Upon review of a question as to a defendant's accountability for an offense, we must determine whether, after viewing the evidence in the light most favorable to the prosecution, any rational trier of fact could have found the essential elements of the crime beyond a reasonable doubt. See People v. Batchelor, 171 Ill. 2d 367, 376 (1996). Section 5-2(a) provides that a person is legally accountable for the conduct of another when: "Having a mental state described by the statute defining the offense, he causes another to perform the conduct, and the other person in fact or by reason of legal incapacity lacks such a mental state." 720 ILCS 5/5-2(a) (West 1994).

Here, the State contends that the trial court, sitting as trier of fact, found that: (1) defendants had the requisite mental state to commit murder, specifically knowledge that their actions created a strong probability of death or great bodily harm; (2) defendants' conduct caused another to perform the conduct, namely, the shooting of Henderson; and (3) the person who performed the conduct in fact lacked the mental state, in that the Black Disciples returned fire in self-defense. Therefore, the State concludes, although the trial court never expressly referred to section 5-2(a) when making its ruling, because the court's findings "are wholly consistent with the language of section 5-2(a), *** the trial court was relying upon the `innocent agent' rule when it found defendants guilty of Henderson's murder under an accountability theory." While we acknowledge that what the trial court termed its "transferred accountability" theory appears to comport with the requisites of section 5-2(a), the question remains whether that section applies under the facts of this case.

The alternative basis for accountability set forth in section 5-2(a) is known as the "innocent agent" rule because it is most frequently encountered as liability based on inducing an "innocent agent," such as a child below the age of criminal capacity or an insane person, to commit an act. See 720 ILCS Ann. 5/5-1, Committee Comments-1961, at 175 (Smith-Hurd 1993); see also People v. Whitmer, 369 Ill. 317, 320 (1938) (conviction for forgery based on use of "innocent agent" to utter and pass instrument affirmed); People v. Mutchler, 309 Ill. 207, 212-13 (1923) (conviction under indictment charging confidence game affirmed where defendant used "innocent third party" to gain confidence of bank and thereby cash fraudulent check); People v. Nunnley, 34 Ill. App. 3d 4, 6 (1975) (although defendant's conviction for criminal trespass to vehicles reversed based on insufficiency of evidence, court held that defendant would be deemed a principal if, without owner's consent, defendant sold vehicle to "innocent agent" who subsequently entered vehicle without owner's permission). However, the principle set forth in section 5-2(a), and exemplified by the cases cited above, contemplates that the person to be held accountable procured, induced or intended the innocent agent's action. We are unwilling to find that Illinois' accountability statute should apply to situations like the present one where the person to be held accountable neither intended the actor to perform as his agent nor sought the "caused" result. See People v. Dennis, 181 Ill. 2d 87, 105 (1998) (holding accountable a defendant who neither intends to participate in the commission of an offense nor has knowledge that an offense has been committed does not serve the deterrent effect of our accountability statute).

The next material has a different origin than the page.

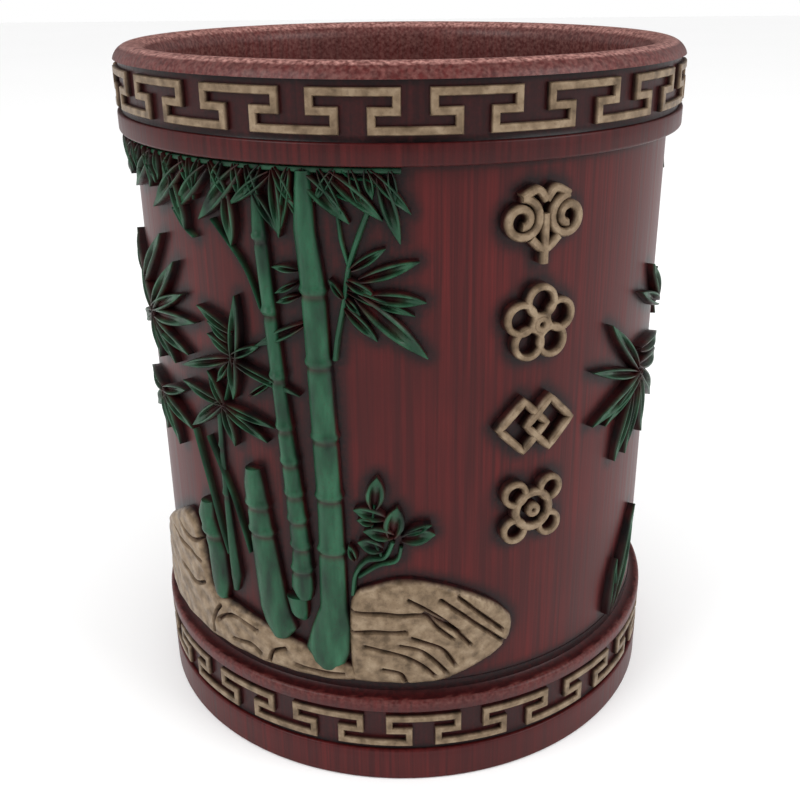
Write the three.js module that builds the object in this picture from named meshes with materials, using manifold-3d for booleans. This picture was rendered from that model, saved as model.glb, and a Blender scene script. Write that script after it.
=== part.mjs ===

The State contends that those forced by another to act in self-defense should be included among the "innocent agents" contemplated by section 5-2(a). However, the State presents no case law to support this expansion of accountability law, and we do not believe it warranted. Indeed, we find the appellate court's reasoning as to section 5-2(c)'s inapplicablity here equally appropriate in a section 5-2(a) context:

"The trial judge's comments indicate he believed Henderson's death was a reasonably foreseeable result of defendants' actions. Nevertheless, the concept of reasonable foreseeability (i.e. proximate cause), while essential to a felony murder inquiry, has no place in accountability analysis ***. Cf. People v. Dennis, 181 Ill. 2d 87, 105, 692 N.E.2d 325 (1998) (noting `[o]ur continued adherence to a proximate cause approach is further exemplary of how broadly we seek to extend the reaches of criminal liability in the case of felony murder,' distinguishing accountability on the basis that `[u]nlike felony murder, accountability focuses on the degree of culpability of the offender and seeks to deter persons from intentionally aiding or encouraging the commission of offenses.'); People v. Dekens, 182 Ill. 2d 247, 252 *** (finding a charge of felony murder appropriate where the defendant's intended victim shot and killed the defendant's cofelon, since such a killing would be foreseeable); People v. Lowery, 178 Ill. 2d 462, 469-70, 687 N.E.2d 973 (1997) (affirming defendant's felony-murder conviction, based upon reasonable forseeability, where the intended victim of an armed robbery shot and killed an innocent bystander)." Nos. 1-95-3211, 1-95-3212 cons. (unpublished order under Supreme Court Rule 23).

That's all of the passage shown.